■ **Records provided**
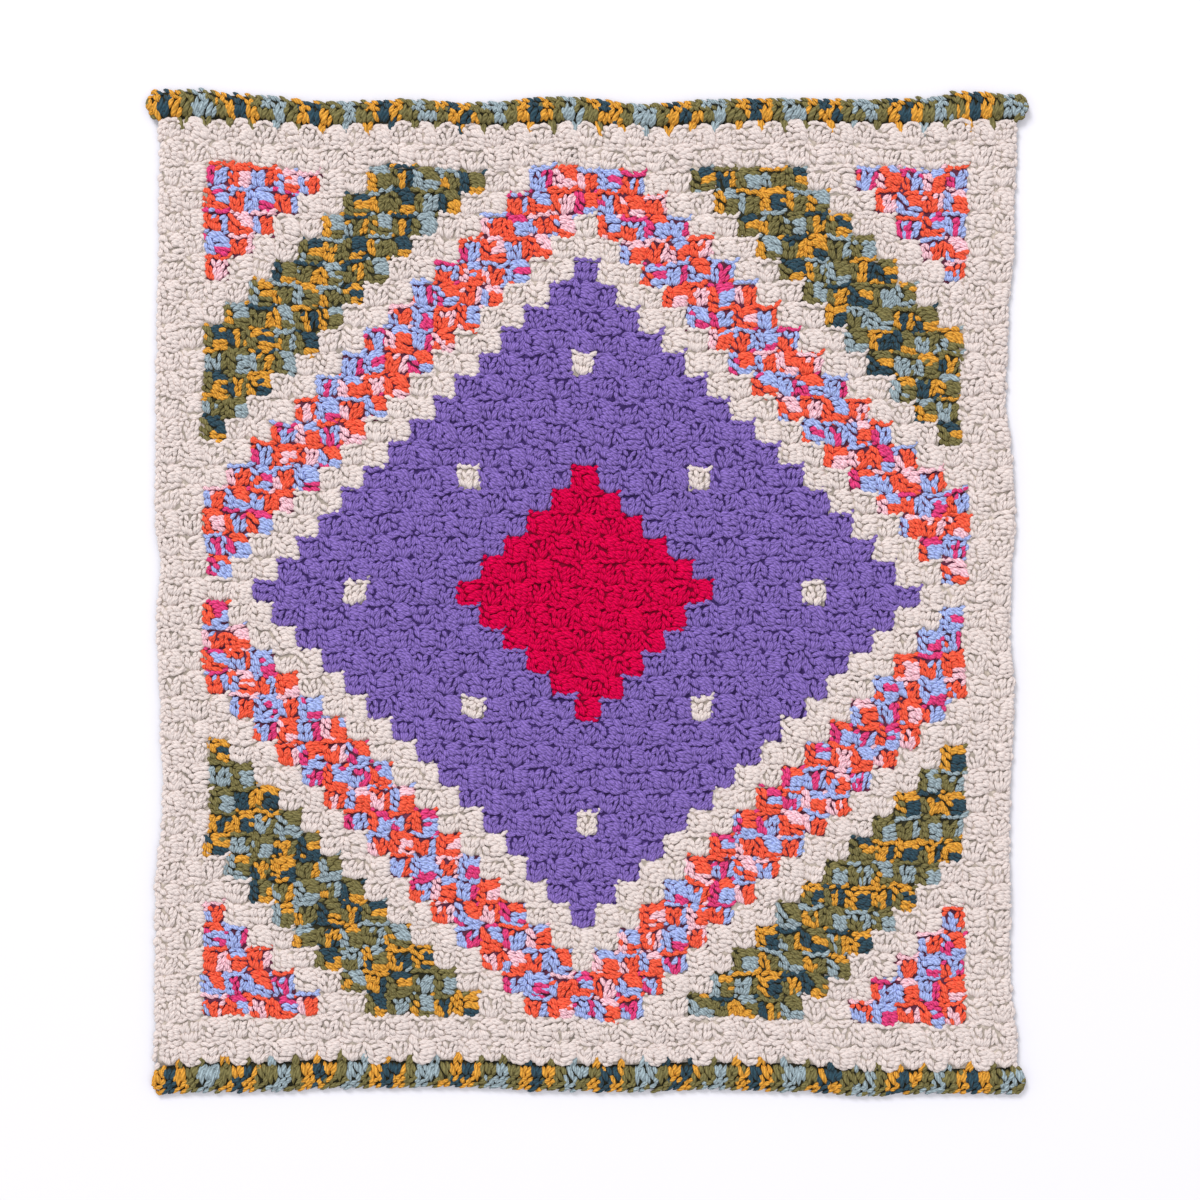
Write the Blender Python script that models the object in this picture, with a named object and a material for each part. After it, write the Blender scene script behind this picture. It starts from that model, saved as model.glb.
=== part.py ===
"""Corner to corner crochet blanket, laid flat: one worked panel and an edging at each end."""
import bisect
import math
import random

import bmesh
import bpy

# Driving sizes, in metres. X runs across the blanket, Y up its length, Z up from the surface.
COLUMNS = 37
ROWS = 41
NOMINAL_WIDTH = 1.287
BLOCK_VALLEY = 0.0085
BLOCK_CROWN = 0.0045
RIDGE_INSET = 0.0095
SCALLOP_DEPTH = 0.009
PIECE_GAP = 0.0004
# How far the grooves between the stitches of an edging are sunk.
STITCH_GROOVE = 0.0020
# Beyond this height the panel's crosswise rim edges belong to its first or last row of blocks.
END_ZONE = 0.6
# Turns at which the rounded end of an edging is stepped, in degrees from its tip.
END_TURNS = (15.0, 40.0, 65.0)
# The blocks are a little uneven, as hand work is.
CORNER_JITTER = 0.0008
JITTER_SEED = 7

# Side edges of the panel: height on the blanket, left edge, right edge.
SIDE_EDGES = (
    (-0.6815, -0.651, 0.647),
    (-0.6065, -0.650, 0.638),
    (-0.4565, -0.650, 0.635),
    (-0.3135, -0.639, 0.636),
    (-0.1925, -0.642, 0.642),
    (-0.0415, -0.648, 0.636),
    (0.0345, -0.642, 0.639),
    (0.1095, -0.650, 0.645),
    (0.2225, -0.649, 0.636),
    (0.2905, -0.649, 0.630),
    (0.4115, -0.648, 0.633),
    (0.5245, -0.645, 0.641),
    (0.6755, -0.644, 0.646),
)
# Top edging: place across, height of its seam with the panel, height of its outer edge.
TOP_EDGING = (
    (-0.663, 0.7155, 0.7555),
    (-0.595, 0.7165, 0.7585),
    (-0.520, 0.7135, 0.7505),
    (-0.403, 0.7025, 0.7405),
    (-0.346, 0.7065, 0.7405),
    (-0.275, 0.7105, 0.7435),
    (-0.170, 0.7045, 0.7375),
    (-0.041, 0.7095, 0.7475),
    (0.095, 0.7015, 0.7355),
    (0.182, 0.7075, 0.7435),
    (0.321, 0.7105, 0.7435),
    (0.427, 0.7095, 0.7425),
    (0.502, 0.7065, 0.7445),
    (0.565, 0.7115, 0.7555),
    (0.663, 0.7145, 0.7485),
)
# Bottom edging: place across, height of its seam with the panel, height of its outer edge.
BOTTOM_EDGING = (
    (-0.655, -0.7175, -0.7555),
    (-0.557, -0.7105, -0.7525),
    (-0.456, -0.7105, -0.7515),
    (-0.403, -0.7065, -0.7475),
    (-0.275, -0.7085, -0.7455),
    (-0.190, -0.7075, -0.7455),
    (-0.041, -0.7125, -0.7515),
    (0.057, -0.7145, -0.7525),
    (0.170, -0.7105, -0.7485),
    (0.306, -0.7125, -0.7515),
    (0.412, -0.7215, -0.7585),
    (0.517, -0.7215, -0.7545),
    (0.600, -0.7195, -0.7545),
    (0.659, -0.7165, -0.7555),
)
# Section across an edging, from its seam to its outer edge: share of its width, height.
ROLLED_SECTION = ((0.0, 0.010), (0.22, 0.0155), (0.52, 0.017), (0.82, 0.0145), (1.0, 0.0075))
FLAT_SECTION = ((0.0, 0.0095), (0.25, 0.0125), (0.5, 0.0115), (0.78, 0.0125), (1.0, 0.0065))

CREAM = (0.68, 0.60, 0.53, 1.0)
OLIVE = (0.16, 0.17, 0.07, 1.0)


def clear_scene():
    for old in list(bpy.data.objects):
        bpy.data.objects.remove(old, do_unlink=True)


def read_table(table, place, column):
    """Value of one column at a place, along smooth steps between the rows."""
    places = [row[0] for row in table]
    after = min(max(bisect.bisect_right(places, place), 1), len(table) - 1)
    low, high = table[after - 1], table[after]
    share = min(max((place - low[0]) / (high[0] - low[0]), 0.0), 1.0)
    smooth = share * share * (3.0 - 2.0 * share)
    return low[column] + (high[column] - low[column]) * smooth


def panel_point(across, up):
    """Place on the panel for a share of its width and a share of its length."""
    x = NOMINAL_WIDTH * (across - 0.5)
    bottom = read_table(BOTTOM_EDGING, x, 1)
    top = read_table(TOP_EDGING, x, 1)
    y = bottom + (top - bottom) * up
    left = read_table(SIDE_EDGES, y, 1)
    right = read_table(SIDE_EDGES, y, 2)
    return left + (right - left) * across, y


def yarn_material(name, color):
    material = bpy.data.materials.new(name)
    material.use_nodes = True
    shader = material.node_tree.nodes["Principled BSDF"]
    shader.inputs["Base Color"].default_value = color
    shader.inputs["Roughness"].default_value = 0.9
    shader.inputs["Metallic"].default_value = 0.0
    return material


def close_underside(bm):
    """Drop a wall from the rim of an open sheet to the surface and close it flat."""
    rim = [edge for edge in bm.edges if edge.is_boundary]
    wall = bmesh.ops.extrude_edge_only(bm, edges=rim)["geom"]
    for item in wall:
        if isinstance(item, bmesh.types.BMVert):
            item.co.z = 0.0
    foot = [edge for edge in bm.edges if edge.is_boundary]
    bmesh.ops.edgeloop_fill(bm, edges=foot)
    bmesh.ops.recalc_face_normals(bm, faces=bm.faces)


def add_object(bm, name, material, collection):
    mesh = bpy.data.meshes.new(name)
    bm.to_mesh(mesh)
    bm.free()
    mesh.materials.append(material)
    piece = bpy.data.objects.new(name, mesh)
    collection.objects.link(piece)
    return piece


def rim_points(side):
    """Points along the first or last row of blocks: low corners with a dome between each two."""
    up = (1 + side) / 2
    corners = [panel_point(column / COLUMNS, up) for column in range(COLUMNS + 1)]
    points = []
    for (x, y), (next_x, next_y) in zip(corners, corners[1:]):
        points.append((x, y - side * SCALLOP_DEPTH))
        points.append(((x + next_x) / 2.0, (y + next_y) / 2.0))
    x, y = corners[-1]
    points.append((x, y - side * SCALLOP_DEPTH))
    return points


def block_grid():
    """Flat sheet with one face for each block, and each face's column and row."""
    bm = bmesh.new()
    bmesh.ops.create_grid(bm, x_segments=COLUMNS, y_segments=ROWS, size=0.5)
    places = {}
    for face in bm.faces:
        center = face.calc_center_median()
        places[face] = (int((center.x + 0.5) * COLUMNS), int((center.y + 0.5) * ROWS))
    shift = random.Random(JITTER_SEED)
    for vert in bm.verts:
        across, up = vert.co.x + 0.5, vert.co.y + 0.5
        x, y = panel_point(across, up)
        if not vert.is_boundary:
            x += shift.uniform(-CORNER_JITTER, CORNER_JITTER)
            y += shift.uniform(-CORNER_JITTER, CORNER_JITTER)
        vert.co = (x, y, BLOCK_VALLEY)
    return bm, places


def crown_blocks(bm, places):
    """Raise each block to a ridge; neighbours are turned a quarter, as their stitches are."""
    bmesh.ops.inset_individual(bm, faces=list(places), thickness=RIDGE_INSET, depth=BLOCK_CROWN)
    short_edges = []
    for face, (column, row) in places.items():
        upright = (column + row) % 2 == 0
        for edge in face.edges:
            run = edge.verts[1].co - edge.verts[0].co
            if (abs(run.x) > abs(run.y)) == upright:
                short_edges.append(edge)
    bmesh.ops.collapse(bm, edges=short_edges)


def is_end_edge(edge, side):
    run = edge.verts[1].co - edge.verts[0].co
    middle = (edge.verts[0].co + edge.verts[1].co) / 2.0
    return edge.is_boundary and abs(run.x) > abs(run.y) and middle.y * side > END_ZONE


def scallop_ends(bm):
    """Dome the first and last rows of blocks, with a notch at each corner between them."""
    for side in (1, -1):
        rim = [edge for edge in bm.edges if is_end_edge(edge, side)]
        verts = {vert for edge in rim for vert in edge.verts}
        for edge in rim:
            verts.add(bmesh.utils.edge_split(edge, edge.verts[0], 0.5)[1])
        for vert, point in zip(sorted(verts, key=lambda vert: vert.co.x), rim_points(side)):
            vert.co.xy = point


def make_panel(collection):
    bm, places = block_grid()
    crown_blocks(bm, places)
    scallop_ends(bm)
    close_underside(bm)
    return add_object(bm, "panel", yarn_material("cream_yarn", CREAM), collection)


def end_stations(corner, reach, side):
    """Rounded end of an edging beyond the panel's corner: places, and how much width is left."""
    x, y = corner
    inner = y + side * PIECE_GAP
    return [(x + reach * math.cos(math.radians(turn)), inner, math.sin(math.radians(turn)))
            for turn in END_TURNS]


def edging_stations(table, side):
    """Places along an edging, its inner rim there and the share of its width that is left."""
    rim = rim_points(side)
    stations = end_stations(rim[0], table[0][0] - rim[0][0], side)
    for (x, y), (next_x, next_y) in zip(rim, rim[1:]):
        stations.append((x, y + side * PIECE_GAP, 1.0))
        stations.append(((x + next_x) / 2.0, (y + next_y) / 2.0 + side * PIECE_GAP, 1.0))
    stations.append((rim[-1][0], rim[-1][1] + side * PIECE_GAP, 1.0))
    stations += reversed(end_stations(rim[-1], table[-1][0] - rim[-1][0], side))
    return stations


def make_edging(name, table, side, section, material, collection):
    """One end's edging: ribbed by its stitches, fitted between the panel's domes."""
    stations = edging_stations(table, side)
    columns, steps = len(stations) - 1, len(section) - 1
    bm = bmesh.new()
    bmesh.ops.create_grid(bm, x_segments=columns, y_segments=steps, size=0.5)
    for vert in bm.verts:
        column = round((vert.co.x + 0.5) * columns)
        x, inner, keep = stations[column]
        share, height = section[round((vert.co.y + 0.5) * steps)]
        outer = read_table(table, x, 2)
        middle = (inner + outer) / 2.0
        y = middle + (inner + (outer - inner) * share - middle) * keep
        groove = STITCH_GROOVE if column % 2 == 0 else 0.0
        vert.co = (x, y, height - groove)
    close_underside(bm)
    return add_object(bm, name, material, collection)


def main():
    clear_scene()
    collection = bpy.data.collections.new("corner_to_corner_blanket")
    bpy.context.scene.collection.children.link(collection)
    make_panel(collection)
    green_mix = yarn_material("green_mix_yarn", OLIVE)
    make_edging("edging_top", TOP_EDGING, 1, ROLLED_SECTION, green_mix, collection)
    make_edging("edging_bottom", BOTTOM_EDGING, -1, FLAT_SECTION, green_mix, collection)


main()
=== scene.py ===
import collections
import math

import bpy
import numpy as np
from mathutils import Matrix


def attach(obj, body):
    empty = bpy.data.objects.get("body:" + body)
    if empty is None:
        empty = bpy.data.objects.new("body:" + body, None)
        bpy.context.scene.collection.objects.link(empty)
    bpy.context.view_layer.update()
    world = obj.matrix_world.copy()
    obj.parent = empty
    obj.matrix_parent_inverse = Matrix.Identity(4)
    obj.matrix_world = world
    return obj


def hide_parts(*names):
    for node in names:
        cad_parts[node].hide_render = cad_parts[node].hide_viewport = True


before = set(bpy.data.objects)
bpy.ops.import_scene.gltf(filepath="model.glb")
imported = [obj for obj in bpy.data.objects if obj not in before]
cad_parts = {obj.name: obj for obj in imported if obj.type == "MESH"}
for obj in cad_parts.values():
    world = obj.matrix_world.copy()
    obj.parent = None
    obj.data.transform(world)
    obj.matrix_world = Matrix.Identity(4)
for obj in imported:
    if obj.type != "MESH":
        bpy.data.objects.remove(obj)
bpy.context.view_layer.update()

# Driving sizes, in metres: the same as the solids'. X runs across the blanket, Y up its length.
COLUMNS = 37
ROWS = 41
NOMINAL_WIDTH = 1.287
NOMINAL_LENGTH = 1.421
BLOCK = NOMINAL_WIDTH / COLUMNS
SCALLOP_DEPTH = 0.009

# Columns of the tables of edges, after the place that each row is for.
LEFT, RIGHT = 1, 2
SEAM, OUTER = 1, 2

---

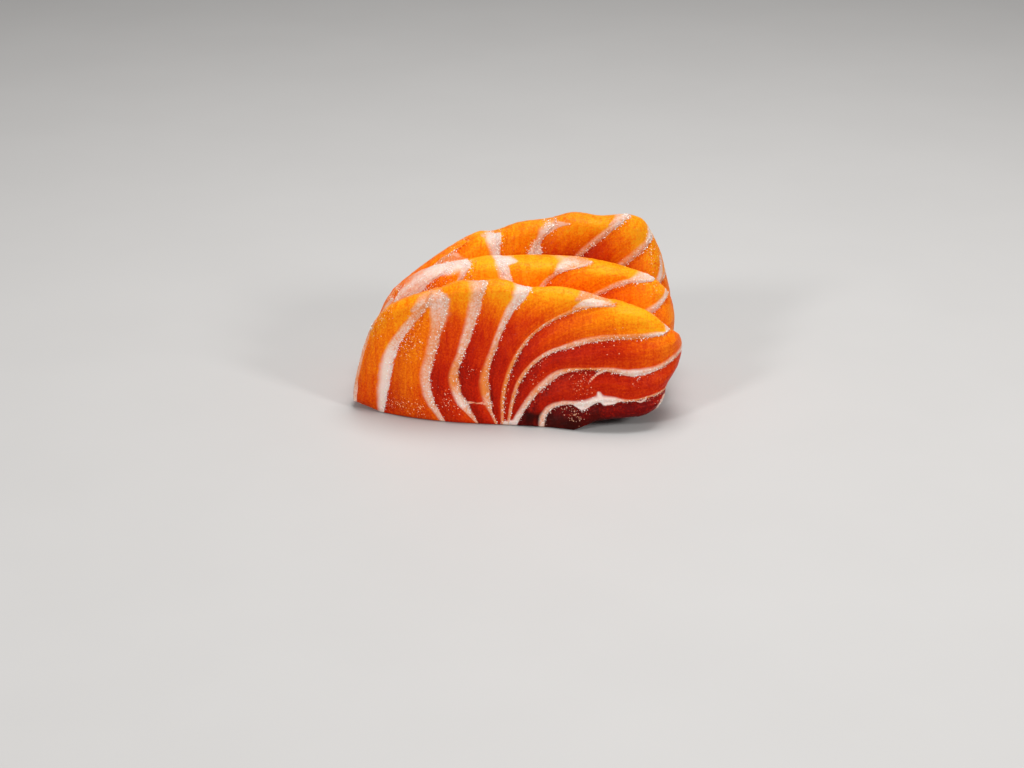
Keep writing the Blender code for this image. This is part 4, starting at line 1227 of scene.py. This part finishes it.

■ **Task to carry out**
Give back exactly the lines from the line that has "ROLLED_SECTION, green_mix, collection)" to the line that has "SEAM, OUTER = 1, 2", both included, and leave out all others.

■ **Complete output**
    make_edging("edging_top", TOP_EDGING, 1, ROLLED_SECTION, green_mix, collection)
    make_edging("edging_bottom", BOTTOM_EDGING, -1, FLAT_SECTION, green_mix, collection)


main()
=== scene.py ===
import collections
import math

import bpy
import numpy as np
from mathutils import Matrix


def attach(obj, body):
    empty = bpy.data.objects.get("body:" + body)
    if empty is None:
        empty = bpy.data.objects.new("body:" + body, None)
        bpy.context.scene.collection.objects.link(empty)
    bpy.context.view_layer.update()
    world = obj.matrix_world.copy()
    obj.parent = empty
    obj.matrix_parent_inverse = Matrix.Identity(4)
    obj.matrix_world = world
    return obj


def hide_parts(*names):
    for node in names:
        cad_parts[node].hide_render = cad_parts[node].hide_viewport = True


before = set(bpy.data.objects)
bpy.ops.import_scene.gltf(filepath="model.glb")
imported = [obj for obj in bpy.data.objects if obj not in before]
cad_parts = {obj.name: obj for obj in imported if obj.type == "MESH"}
for obj in cad_parts.values():
    world = obj.matrix_world.copy()
    obj.parent = None
    obj.data.transform(world)
    obj.matrix_world = Matrix.Identity(4)
for obj in imported:
    if obj.type != "MESH":
        bpy.data.objects.remove(obj)
bpy.context.view_layer.update()

# Driving sizes, in metres: the same as the solids'. X runs across the blanket, Y up its length.
COLUMNS = 37
ROWS = 41
NOMINAL_WIDTH = 1.287
NOMINAL_LENGTH = 1.421
BLOCK = NOMINAL_WIDTH / COLUMNS
SCALLOP_DEPTH = 0.009

# Columns of the tables of edges, after the place that each row is for.
LEFT, RIGHT = 1, 2
SEAM, OUTER = 1, 2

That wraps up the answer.